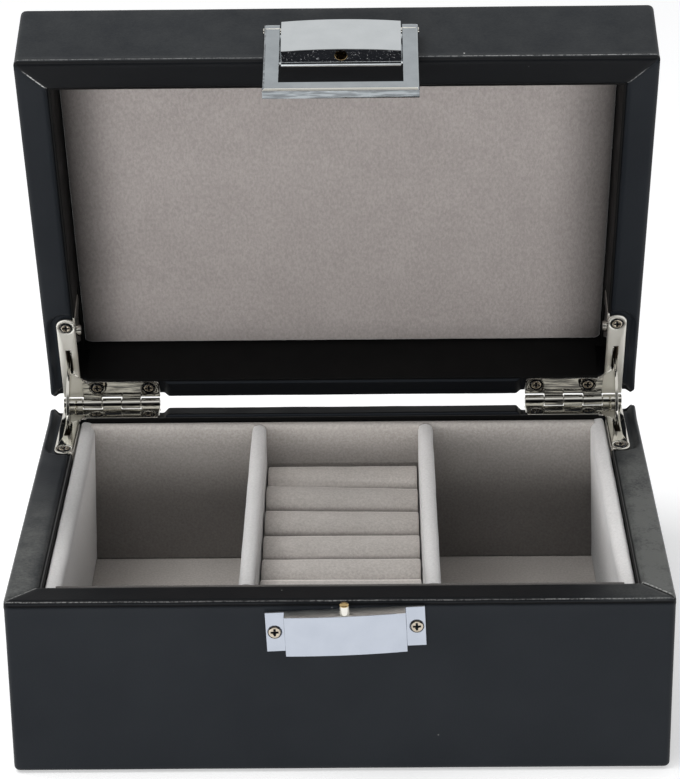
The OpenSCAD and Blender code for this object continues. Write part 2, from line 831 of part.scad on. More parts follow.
// Block with a bowed front, standing on the plate, in a frame with the plate's back on y = 0
module bowed_block(w, out, h) {
    translate([0, 0, -h / 2]) linear_extrude(h) intersection() {
        translate([-w / 2, -out]) square([w, out]);
        translate([0, bow_r - out]) circle(bow_r, $fn = 200);
    }
}

// The keeper is screwed on askew, turned about the middle of its pin
module keeper_place() {
    translate([latch_x, latch_y, body_z]) rotate([0, -keeper_tilt, 0])
        translate([0, 0, keeper_z - body_z]) children();
}

module latch_place() {
    translate([latch_x, latch_y, body_z + body_h / 2]) children();
}

// Both wing screws or their holes: what is drawn pointing out of a plate's face
module wing_pair() {
    for (x = [-1, 1]) translate([x * wing_screw_x, -plate_t, 0]) rotate([90, 0, 0]) children();
}

// Mounting plate with its back on the box
module mounting_plate(w, z0, z1) {
    translate([-w / 2, -plate_t, z0]) cube([w, plate_t, z1 - z0]);
}

module keeper() {
    color(chrome) keeper_place() difference() {
        union() {
            mounting_plate(plate_w, -keeper_h / 2, keeper_h / 2);
            bowed_block(body_w - keeper_narrow, keeper_out, keeper_h);
        }
        wing_pair() sunk_hole(plate_t, 0, screw_head_r + hole_clear);
        keeper_pin_place() cylinder(r = keeper_pin_r, h = keeper_h);
    }
}

// Foot of the keeper pin, in the keeper's frame
module keeper_pin_place() {
    translate([0, -keeper_pin_out, keeper_h / 2 - keeper_pin_seat]) children();
}

// Pin with a rounded tip
module keeper_pin() {
    h = keeper_pin_seat + keeper_pin_h;
    color(nickel) keeper_place() keeper_pin_place() intersection() {
        cylinder(r = keeper_pin_r, h = h);
        union() {
            cylinder(r = 2 * keeper_pin_r, h = h - keeper_tip_r);
            translate([0, 0, h - keeper_tip_r]) sphere(keeper_tip_r);
        }
    }
}

module keeper_screws() {
    color(nickel) keeper_place() wing_pair() screw(plate_t);
}

// Places for the two bail pivots, z pointing out of the latch body's side
module pivot_pair() {
    for (x = [-1, 1]) translate([x * (body_w / 2 - pivot_depth), -pivot_out, pivot_z - body_z - body_h / 2])
        rotate([0, x * 90, 0]) children();
}

// Section of the latch body through the axis of its bow: an upright front, a slope and a bevel below
module latch_section() {
    low_r = bow_r - (slope_h - body_bevel) * tan(slope_angle);
    polygon([
        [bow_r - 2 * body_out, 0], [low_r - body_bevel, 0], [low_r, body_bevel],
        [bow_r, slope_h], [bow_r, body_h], [bow_r - 2 * body_out, body_h]
    ]);
}

module latch_body() {
    bottom = -body_h / 2;
    color(chrome) lid_pose() latch_place() difference() {
        union() {
            mounting_plate(plate_w, bottom, body_h / 2);
            mounting_plate(body_w, bottom - plate_drop, bottom + tiny);
            intersection() {
                translate([-body_w / 2, -body_out, bottom]) cube([body_w, body_out, body_h]);
                translate([0, bow_r - body_out, bottom]) rotate_extrude($fn = 200) latch_section();
            }
        }
        wing_pair() sunk_hole(plate_t, latch_screw_sink, screw_head_r + hole_clear);
        translate([0, -keeper_pin_out, bottom - tiny]) cylinder(r = keeper_pin_r + keeper_pin_clear,
            h = keeper_pin_h - keeper_gap + pin_hole_spare);
        pivot_pair() cylinder(r = pivot_r, h = pivot_depth + spare);
    }
}

// Screws under the arms of the bail, sunk almost flush
module latch_screws() {
    color(nickel) lid_pose() latch_place() wing_pair() translate([0, 0, -latch_screw_sink])
        screw(plate_t - latch_screw_sink);
}

module bail_pivots() {
    color(nickel) lid_pose() latch_place() pivot_pair()
        cylinder(r = pivot_r, h = pivot_depth + bail_side_gap + arm_w + pivot_proud);
}

// One straight bevel along X at the outer face, cut by a square bar on edge
module bevel_bar(length, r) {
    rotate([45, 0, 0]) cube([length, r * sqrt(2), r * sqrt(2)], center = true);
}

module bail() {
    color(chrome) lid_pose() bail_pose() difference() {
        union() {
            translate([-bail_w / 2, -bail_t / 2, -bail_l]) cube([bail_w, bail_t, bail_l]);
            translate([-bail_w / 2, 0, 0]) rotate([0, 90, 0]) cylinder(r = eye_r, h = bail_w);
        }
        translate([-bail_w / 2 + arm_w, -bail_t, -window_l])
            cube([bail_w - 2 * arm_w, 2 * bail_t, 2 * window_l]);
        translate([-bail_w, 0, 0]) rotate([0, 90, 0]) cylinder(r = pivot_r + running_clear, h = 2 * bail_w);
        translate([0, -bail_t / 2, -bail_l]) bevel_bar(2 * bail_w, bail_bevel);
        for (x = [-1, 1]) translate([x * bail_w / 2, -bail_t / 2, 0]) rotate([0, 90, 0])
            bevel_bar(4 * bail_l, bail_bevel);
    }
}

base_cover();
base_front_board();
base_back_board();
base_left_board();
base_right_board();
bottom_board();
bottom_felt();
base_lip();
floor_lining();
front_lining();
back_lining();
left_lining();
right_lining();
left_divider();
right_divider();
roll_bed();
ring_roll(0);  // ring_roll_1
ring_roll(1);  // ring_roll_2
ring_roll(2);  // ring_roll_3
ring_roll(3);  // ring_roll_4
ring_roll(4);  // ring_roll_5
ring_roll(5);  // ring_roll_6
ring_roll(6);  // ring_roll_7
lid_cover();
lid_front_board();
lid_back_board();
lid_left_board();
lid_right_board();
lid_top_board();
lid_lip();
lid_panel();
base_leaf_left();
base_leaf_right();
lid_leaf_left();
lid_leaf_right();
hinge_pin_left();
hinge_pin_right();
stay_left();
stay_right();
base_hinge_screws();
lid_hinge_screws();
flange_rivets();
keeper();
keeper_pin();
keeper_screws();
latch_body();
latch_screws();
bail_pivots();
bail();
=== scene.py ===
"""Ring display box: the looks of each piece, a pale studio and the camera.

Metres, in the frame of the CAD model. Lid pieces are shaped for the shut lid and
then turned to where it stands open.
"""

import json
import math

import bmesh
import bpy
from mathutils import Matrix, Vector, noise

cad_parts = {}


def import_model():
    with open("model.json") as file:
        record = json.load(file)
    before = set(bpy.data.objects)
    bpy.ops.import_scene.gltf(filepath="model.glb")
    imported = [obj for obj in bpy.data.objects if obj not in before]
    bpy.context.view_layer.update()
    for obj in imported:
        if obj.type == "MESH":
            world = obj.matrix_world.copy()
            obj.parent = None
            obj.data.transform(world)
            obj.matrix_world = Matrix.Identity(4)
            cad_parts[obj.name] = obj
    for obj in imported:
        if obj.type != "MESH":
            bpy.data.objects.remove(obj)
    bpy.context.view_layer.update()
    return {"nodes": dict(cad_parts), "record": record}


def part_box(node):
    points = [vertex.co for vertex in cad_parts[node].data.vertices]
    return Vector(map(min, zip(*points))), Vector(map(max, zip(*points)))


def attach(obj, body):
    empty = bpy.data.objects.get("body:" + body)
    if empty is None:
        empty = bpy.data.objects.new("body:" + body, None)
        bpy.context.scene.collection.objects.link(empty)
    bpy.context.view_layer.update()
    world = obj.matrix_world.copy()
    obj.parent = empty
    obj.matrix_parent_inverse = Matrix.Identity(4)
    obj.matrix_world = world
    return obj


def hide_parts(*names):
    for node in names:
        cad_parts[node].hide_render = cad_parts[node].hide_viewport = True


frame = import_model()

MM = 0.001

# ---------- sizes, as in the CAD model ----------

BOX_W, BOX_D = 200 * MM, 142 * MM
BASE_H, LID_H, RIM_GAP = 59 * MM, 29 * MM, 1 * MM
BOTTOM_Z = 0.6 * MM
LID_Z = BASE_H + RIM_GAP
LID_TOP_Z = LID_Z + LID_H
LID_BOARD_TOP_Z = 83 * MM
SKIN_END_Z = 5.1 * MM  # where the leatherette ends inside the base's walls
WALL_T, BACK_WALL_T = 10 * MM, 6.5 * MM
INNER_W, INNER_D = BOX_W - 2 * WALL_T, BOX_D - WALL_T - BACK_WALL_T
INNER_Y = (WALL_T - BACK_WALL_T) / 2
EDGE_R, BACK_EDGE_R, CORNER_R = 1.5 * MM, 0.6 * MM, 2 * MM
LINING_TOP_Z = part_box("back_lining")[1].z
AXIS = Vector((0, 73.6 * MM, BASE_H + RIM_GAP / 2))
OPEN_ANGLE = math.radians(70)
TO_OPEN = (
    Matrix.Translation(AXIS)
    @ Matrix.Rotation(-OPEN_ANGLE, 4, "X")
    @ Matrix.Translation(-AXIS)
)

# Hinge leaf, from above: its legs, their ends, and the slot that the stay passes through
LEAF_X = 95.7 * MM
LEG_W, BACK_LEG_L, SIDE_LEG_L = 6.5 * MM, 33.2 * MM, 37.6 * MM
LEG_MID_X = LEAF_X - LEG_W / 2
SIDE_LEG_X = LEAF_X - LEG_W - 0.3 * MM
PIN_BACK = 2.6 * MM
SLOT_HALF, SLOT_FROM, SLOT_TO = 0.9 * MM, 12.7 * MM, 25.4 * MM
LEAF_BELOW_AXIS = 1.3 * MM

# Latch, keeper pin and its hole, for the shut lid
LATCH_X, PIN_Y, PIN_HOLE_R = 1.5 * MM, -74.6 * MM, 1.85 * MM
PIN_TIP_Z = 59.0 * MM

# ---------- what the record says of each node ----------

BODY_OF = {node: body for body, nodes in frame["record"]["behaviour"]["bodies"].items() for node in nodes}
SLOT_OF = {row["node"]: row["material_slot"] for row in frame["record"]["subparts"]}

# Screws are darker than the leaves, and the keeper and the bail get copies of chrome painted darker, as
# painted shade standing in for dimmer reflections.
LOOK_OF = dict(SLOT_OF)
LOOK_OF.update({node: "bronze" for node in SLOT_OF if node.endswith("_screws")})
LOOK_OF.update({"keeper": "keeper_chrome_painted_darker", "bail": "bail_chrome_painted_darker"})


# ---------- material helpers ----------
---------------
■ What to produce: Extract exactly and only these lines: the line containing "obj.matrix_world = Matrix.Identity(4)", the line containing "if empty is", and every line between them.

■ Output for this exercise:
            obj.matrix_world = Matrix.Identity(4)
            cad_parts[obj.name] = obj
    for obj in imported:
        if obj.type != "MESH":
            bpy.data.objects.remove(obj)
    bpy.context.view_layer.update()
    return {"nodes": dict(cad_parts), "record": record}


def part_box(node):
    points = [vertex.co for vertex in cad_parts[node].data.vertices]
    return Vector(map(min, zip(*points))), Vector(map(max, zip(*points)))


def attach(obj, body):
    empty = bpy.data.objects.get("body:" + body)
    if empty is None:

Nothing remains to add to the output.